Par Philippe GRANGEREAU, Libération, 10 janvier 2007
Le professeur Mark Denbeaux et son fils Josuah, tous les deux avocats à Newark, ont pris en 2005 la défense de deux «combattants illégaux» tunisiens détenus à Guantanamo : Rafik al-Hami et Mohammed Rahman. «Ils ont été transférés à Guantanamo probablement à la fin de l'année 2002. Mais ils n'en sont pas sûrs car il est impossible à quelqu'un placé en isolement d'avoir la notion du temps», expliquent les avocats. Ils ne peuvent pas parler à leurs clients au téléphone, mais ils leur ont rendu visite en août 2005 et en juin 2006.

«Seigneur». «La première fois que nous les avons vus, l'un comme l'autre étaient enchaînés au sol de la pièce destinée aux entretiens. C'était pathétique. Une caméra filmait notre conversation. Les gardes nous ont assuré qu'ils n'enregistraient pas le son, mais cela reste à démontrer.» «Nous savons peu de chose sur eux... Nos clients ne nous font pas confiance. C'est dur de leur parler. Il est presque impossible de les convaincre que nous allons les aider en agissant contre notre gouvernement.» Mohammed Rahman, selon ses avocats, a été vendu à l'armée américaine (qui offrait des récompenses) «par une sorte de seigneur de guerre pakistanais». Il a des problèmes cardiaques qui, selon ses défenseurs, ne sont pas soignés. Il a été déclaré «ennemi combattant» car il aurait été en contact avec une personne «terroriste» ou «qui devrait être considérée comme un "combattant ennemi"», selon les autorités. «Le gouvernement est convaincu que Rahman n'est pas un "combattant ennemi", mais il le garde parce qu'il ne sait pas quoi faire de lui», affirme Josuah Denbeaux. Rahman refuse d'être rapatrié en Tunisie. «C'est un homme brisé, qui a perdu tout espoir. La première fois que nous l'avons vu, il était content. Même s'il nous considérait sans doute comme des interrogateurs, la conversation que nous avons eue avec lui rompait avec la routine hideuse de sa détention. J'ai réussi à le faire rire en lui rapportant la mise en garde que je venais de recevoir d'un lieutenant. Celui-ci m'avait affirmé qu'il était courant de voir les prisonniers jeter leurs excréments à la face de leurs interlocuteurs.
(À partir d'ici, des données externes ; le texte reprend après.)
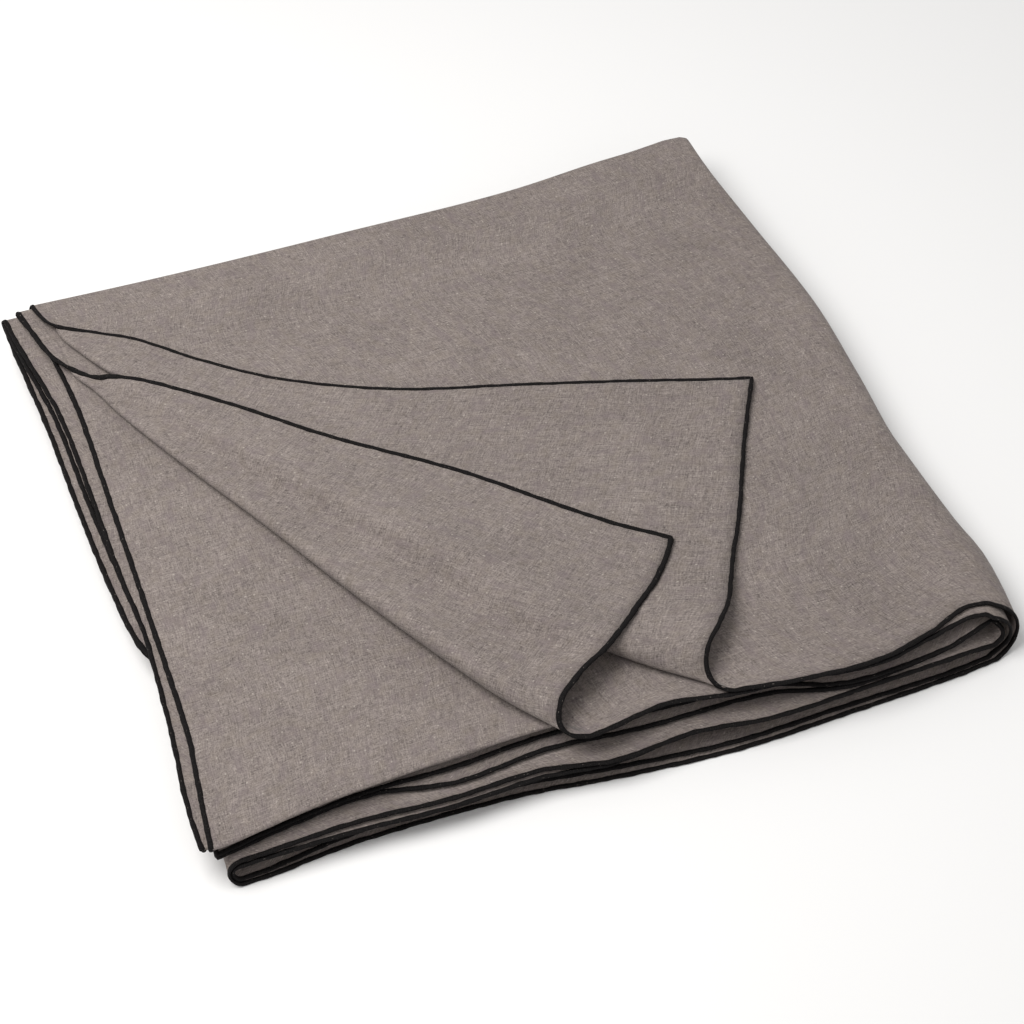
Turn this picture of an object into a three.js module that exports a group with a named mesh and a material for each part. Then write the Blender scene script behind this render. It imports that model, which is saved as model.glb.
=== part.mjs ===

Ce mensonge était si débile qu'il a éclaté de rire. Mais lors de notre dernière visite; en juin 2006, Rahman ne nous regardait pas et ne voulait pas parler.» Rafik al-Hami était, quant à lui, détenu dans une prison en Iran, avant d'être livré par Téhéran aux autorités américaines, sans doute en 2001. Il aurait été détenu à Kaboul pendant un an. «Il dit avoir été torturé alors qu'il était détenu en Afghanistan, mais il ne sait pas s'il s'agissait de la CIA, de militaires américains, d'employés de compagnies privées employés par l'US Army ou d'Afghans, rapporte Mark Denbeaux. Le gouvernement l'accuse d'une seule chose, d'avoir été dans un camp d'entraînement militaire en Afghanistan sous le régime taliban. Mais cela ne fait pas de lui un terroriste. Et comment le gouvernement a-t-il obtenu cette information ? Qui ont-ils torturé pour obtenir cette information, peut-être fausse ?»
«Découragés». «Bien sûr, ni l'un ni l'autre ne seront jugés. Le gouvernement n'a tout simplement pas la moindre preuve contre eux», estime Josuah Denbeaux. «Nous allons finir par gagner, pense Mark Denbeaux, et j'espère que mes clients vivront jusqu'au jour où ils se verront restituer leurs pleins droits. Les choses avancent lentement et ils sont très découragés. Il est difficile de les convaincre qu'il y a un espoir, au bout de cinq ans de détention et sans promesse du gouvernement qu'ils seront jugés un jour.»
La défense de leurs clients est devenue plus symbolique que réelle depuis qu'une loi adoptée par le Congrès américain, le 28 septembre, interdit aux «combattants illégaux» tout recours devant des tribunaux civils. Ils ne peuvent être jugés que par des instances militaires spéciales, avec l'assistance d'un avocat militaire et, s'ils le souhaitent, d'un avocat privé. A l'instar des autres avocats américains qui représentent quelque 300 détenus de Guantanamo, Mark et Josuah Denbeaux ont fait appel de cette décision devant un tribunal du district de Columbia, et la Cour suprême sera sans doute amenée à statuer. Guantanamo, pour ces deux militants du droit, «est un désastre politique enfanté par nos politiciens, qui ont fait de terribles erreurs et se refusent à l'admettre».